Panitia menetapkan, setiap bupati/ wali kota yang mengikuti AK-PWI 2022, harus mendaftarkan diri dan mengirim proposal 25-30 halaman. Di dalamnya berisi lima hal pokok. (1) Pernyataan sebagai peserta. Biodata ringkas bupati/wali kota dan gambaran singkat daerah, serta prestasi nasional/internasional. (2) Berbagai program terobosan/inovasi untuk memenangkan kesehatan, kemanusiaan dan perilaku baru berbasis informasi dan kebudayaan.
(3) Objek Pemajuan Kebudayaan yang mana, dari Pokok-pokok Pemikiran Kebudayaan Daerah (PPKD) yang digunakan untuk menunjang terobosan/informasi. Apakah manuskrip, kesenian, tradisi lisan, teknologi tradisional, atau lainnya. (4) Pengelolaan wartawan/media massa/medsos untuk menunjang perwujudan perilaku baru. (5) Daftar link rujukan masing-masing bab. Dilengkapi lampiran PPKD lengkap. Sedangkan video, merupakan pendukung proposal. Durasinya 7-10 menit. Format Mp4, resolusi 720-1080. Dikirim ke [email protected].
Pendaftaran dibuka 1 September – 1 November 2021. Proses penjurian berlangsung 3-25 November 2021 oleh tim juri yang terdiri dari akademisi, pengamat seni/budaya, praktisi seni, dan wartawan kebudayaan. Tanggal 29-30 November 2021, Presentasi dan verifikasi 10 bupati/wali kota yang proposal dan videonya terbaik. Tanggal 1 Desember 2021, Pengumuman Nominasi Calon Penerima AK-PWI 2022. Tanggal 9 Februari 2022 Penerimaan AK-PWI dalam HPN 2022 di Kendari, Sulawesi Tenggara.
UNESCO: Indonesia Super Power Kebudayaan
Ketua Umum PWI Pusat Atal S. Depari, dalam sambutannya mengingatkan bahwa UNESCO tahun 2017 menyatakan bahwa Indonesia merupakan negara super power di bidang kebudayaan.
“Oleh karena itu melalui AK-PWI ini kita ingin mencari bupati dan wali kota yang mumpuni dalam bidang kebudayaan,” kata Atal S Depari.

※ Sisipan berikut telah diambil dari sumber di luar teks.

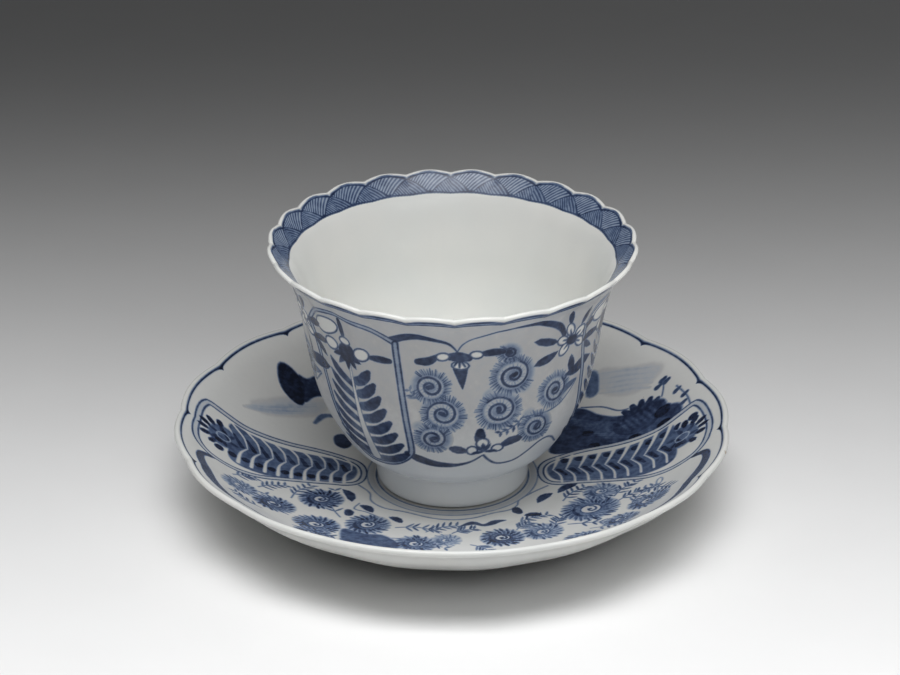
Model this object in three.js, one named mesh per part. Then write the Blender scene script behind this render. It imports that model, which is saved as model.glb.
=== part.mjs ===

Ketua Panitia HPN, Auri Jaya menambahkan, pilihan tema kali ini merupakan momentum menarik, terutama dalam mencari terobosan perilaku baru berbasis informasi dan kebudayaan, pada masa pandemi dan pasca-pandemi. Sedangkan Sekda Provinsi Sulawesi Tenggara, Hj. Nur Endang Abbas, mengajak para kepala daerah ambil bagian dalam anugerah ini, dan Sulawesi Tenggara siap menjadi tuan rumah HPN 2022 dengan baik. (Ris).